Le débat avec le bouddhisme est permanent. Avec en arrière fond la question identitaire nationale, dont une face est la si difficile relation politique à la Chine. «Nous avons plusieurs nationalismes en fait. Certains considèrent le bouddhisme comme une religion importée, mais d'autres y voient aussi une religion qui marche comme de paire avec la construction nationale, rappelant qu'en 1911, lorsqu'ont été mis dehors les administrateurs mandchous, qu'ils confondent avec les Chinois, l'église bouddhiste a été au cœur de l'Etat mongol restauré, lequel a même été une théocratie entre 1921 et 1924», explique M. Lhagvademchig, spécialiste du bouddhisme mongol.

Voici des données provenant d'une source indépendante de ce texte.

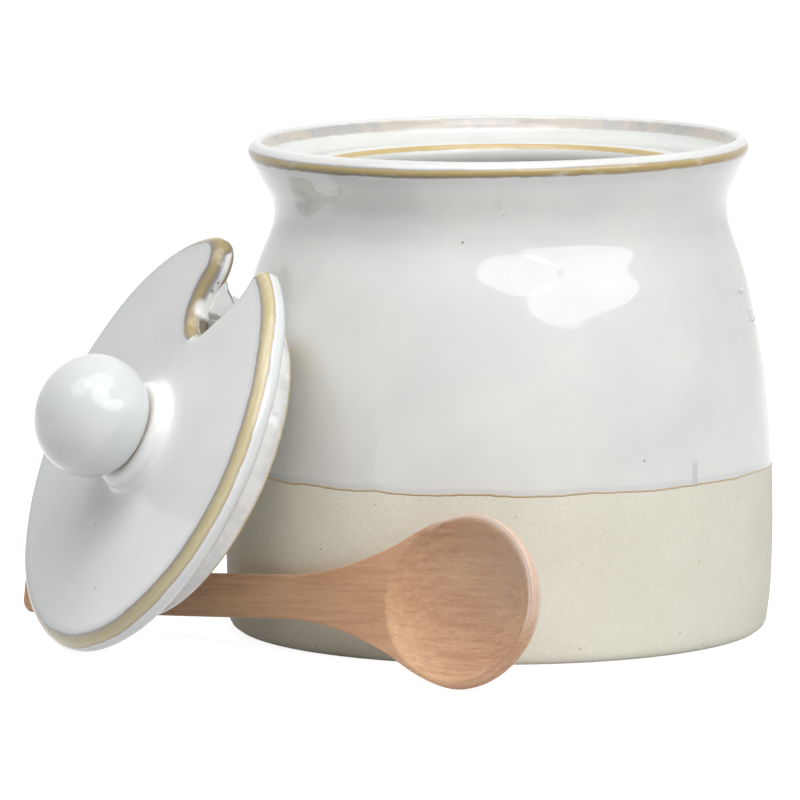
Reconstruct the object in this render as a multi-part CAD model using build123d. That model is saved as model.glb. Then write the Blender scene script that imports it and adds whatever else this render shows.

Il y a aussi un nationalisme mettant le chamanisme au cœur de ses idées, y voyant là une religion plus authentiquement mongole. D'où «l'attribution d'une place centrale dans le chamanisme à Gengis Khan, héros national s'il en est», précise Laétitia Merli. «Le chamane, dans ses rituels par exemple thérapeutiques, avec un individu particulier donc, prend en compte la dimension nationale, nationaliste, à travers le ciel éternel, ou la personne de Gengis Khan par exemple, en qui certains acteurs du renouveau chamaniste ont voulu voir un chamane», affirme Grégory Delaplace.
Régis Genté
Notes
[1] Auteur de De l’ombre à la lumière, de l’individu à la nation. Ethnographie du renouveau chamanique en Mongolie postcommuniste, Editions Sems EPHE, 2010.
[2] Auteur de L’invention des morts. Sépultures, fantômes et photographie en Mongolie contemporaine, Editions Sems Ephe, 2009.